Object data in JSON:
# # # # #
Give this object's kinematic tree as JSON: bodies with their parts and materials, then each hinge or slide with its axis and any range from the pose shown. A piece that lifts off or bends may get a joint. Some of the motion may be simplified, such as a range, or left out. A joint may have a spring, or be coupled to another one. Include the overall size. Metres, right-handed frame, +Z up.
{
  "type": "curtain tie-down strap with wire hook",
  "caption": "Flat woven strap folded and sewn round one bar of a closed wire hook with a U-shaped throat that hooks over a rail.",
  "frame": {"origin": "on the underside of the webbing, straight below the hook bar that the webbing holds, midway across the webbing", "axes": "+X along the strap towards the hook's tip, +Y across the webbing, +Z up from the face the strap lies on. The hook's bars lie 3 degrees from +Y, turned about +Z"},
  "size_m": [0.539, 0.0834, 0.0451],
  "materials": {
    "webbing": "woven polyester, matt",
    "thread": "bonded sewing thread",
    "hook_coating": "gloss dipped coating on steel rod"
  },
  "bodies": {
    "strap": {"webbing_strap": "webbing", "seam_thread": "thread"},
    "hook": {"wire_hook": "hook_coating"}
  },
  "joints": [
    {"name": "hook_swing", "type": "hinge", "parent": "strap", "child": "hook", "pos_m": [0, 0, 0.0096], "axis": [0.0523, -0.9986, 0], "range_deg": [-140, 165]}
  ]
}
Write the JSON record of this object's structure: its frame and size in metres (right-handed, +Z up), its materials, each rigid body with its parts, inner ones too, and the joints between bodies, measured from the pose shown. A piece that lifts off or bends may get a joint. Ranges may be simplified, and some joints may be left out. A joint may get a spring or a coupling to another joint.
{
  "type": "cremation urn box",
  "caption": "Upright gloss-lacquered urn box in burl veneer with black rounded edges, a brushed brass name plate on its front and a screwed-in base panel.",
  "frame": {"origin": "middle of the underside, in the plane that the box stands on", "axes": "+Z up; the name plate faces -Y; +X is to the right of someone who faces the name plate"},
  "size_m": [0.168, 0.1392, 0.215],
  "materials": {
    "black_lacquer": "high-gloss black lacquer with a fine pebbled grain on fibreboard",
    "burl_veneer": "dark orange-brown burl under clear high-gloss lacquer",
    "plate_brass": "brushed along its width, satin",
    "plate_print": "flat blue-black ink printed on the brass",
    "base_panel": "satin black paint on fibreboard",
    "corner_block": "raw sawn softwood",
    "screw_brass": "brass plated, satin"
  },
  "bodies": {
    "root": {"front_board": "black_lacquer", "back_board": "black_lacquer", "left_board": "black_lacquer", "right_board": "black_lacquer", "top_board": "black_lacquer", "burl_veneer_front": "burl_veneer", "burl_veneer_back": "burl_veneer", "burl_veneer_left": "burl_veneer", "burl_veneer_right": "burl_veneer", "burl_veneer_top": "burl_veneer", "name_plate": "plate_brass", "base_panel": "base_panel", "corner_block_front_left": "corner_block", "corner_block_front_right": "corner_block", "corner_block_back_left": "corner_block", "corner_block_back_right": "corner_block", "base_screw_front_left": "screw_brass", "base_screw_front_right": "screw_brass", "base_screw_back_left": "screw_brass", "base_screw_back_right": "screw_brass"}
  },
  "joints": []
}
# # # # #
Problem details: Reproduce all of the material above word for word.

Solution:
Give this object's kinematic tree as JSON: bodies with their parts and materials, then each hinge or slide with its axis and any range from the pose shown. A piece that lifts off or bends may get a joint. Some of the motion may be simplified, such as a range, or left out. A joint may have a spring, or be coupled to another one. Include the overall size. Metres, right-handed frame, +Z up.
{
  "type": "curtain tie-down strap with wire hook",
  "caption": "Flat woven strap folded and sewn round one bar of a closed wire hook with a U-shaped throat that hooks over a rail.",
  "frame": {"origin": "on the underside of the webbing, straight below the hook bar that the webbing holds, midway across the webbing", "axes": "+X along the strap towards the hook's tip, +Y across the webbing, +Z up from the face the strap lies on. The hook's bars lie 3 degrees from +Y, turned about +Z"},
  "size_m": [0.539, 0.0834, 0.0451],
  "materials": {
    "webbing": "woven polyester, matt",
    "thread": "bonded sewing thread",
    "hook_coating": "gloss dipped coating on steel rod"
  },
  "bodies": {
    "strap": {"webbing_strap": "webbing", "seam_thread": "thread"},
    "hook": {"wire_hook": "hook_coating"}
  },
  "joints": [
    {"name": "hook_swing", "type": "hinge", "parent": "strap", "child": "hook", "pos_m": [0, 0, 0.0096], "axis": [0.0523, -0.9986, 0], "range_deg": [-140, 165]}
  ]
}
Write the JSON record of this object's structure: its frame and size in metres (right-handed, +Z up), its materials, each rigid body with its parts, inner ones too, and the joints between bodies, measured from the pose shown. A piece that lifts off or bends may get a joint. Ranges may be simplified, and some joints may be left out. A joint may get a spring or a coupling to another joint.
{
  "type": "cremation urn box",
  "caption": "Upright gloss-lacquered urn box in burl veneer with black rounded edges, a brushed brass name plate on its front and a screwed-in base panel.",
  "frame": {"origin": "middle of the underside, in the plane that the box stands on", "axes": "+Z up; the name plate faces -Y; +X is to the right of someone who faces the name plate"},
  "size_m": [0.168, 0.1392, 0.215],
  "materials": {
    "black_lacquer": "high-gloss black lacquer with a fine pebbled grain on fibreboard",
    "burl_veneer": "dark orange-brown burl under clear high-gloss lacquer",
    "plate_brass": "brushed along its width, satin",
    "plate_print": "flat blue-black ink printed on the brass",
    "base_panel": "satin black paint on fibreboard",
    "corner_block": "raw sawn softwood",
    "screw_brass": "brass plated, satin"
  },
  "bodies": {
    "root": {"front_board": "black_lacquer", "back_board": "black_lacquer", "left_board": "black_lacquer", "right_board": "black_lacquer", "top_board": "black_lacquer", "burl_veneer_front": "burl_veneer", "burl_veneer_back": "burl_veneer", "burl_veneer_left": "burl_veneer", "burl_veneer_right": "burl_veneer", "burl_veneer_top": "burl_veneer", "name_plate": "plate_brass", "base_panel": "base_panel", "corner_block_front_left": "corner_block", "corner_block_front_right": "corner_block", "corner_block_back_left": "corner_block", "corner_block_back_right": "corner_block", "base_screw_front_left": "screw_brass", "base_screw_front_right": "screw_brass", "base_screw_back_left": "screw_brass", "base_screw_back_right": "screw_brass"}
  },
  "joints": []
}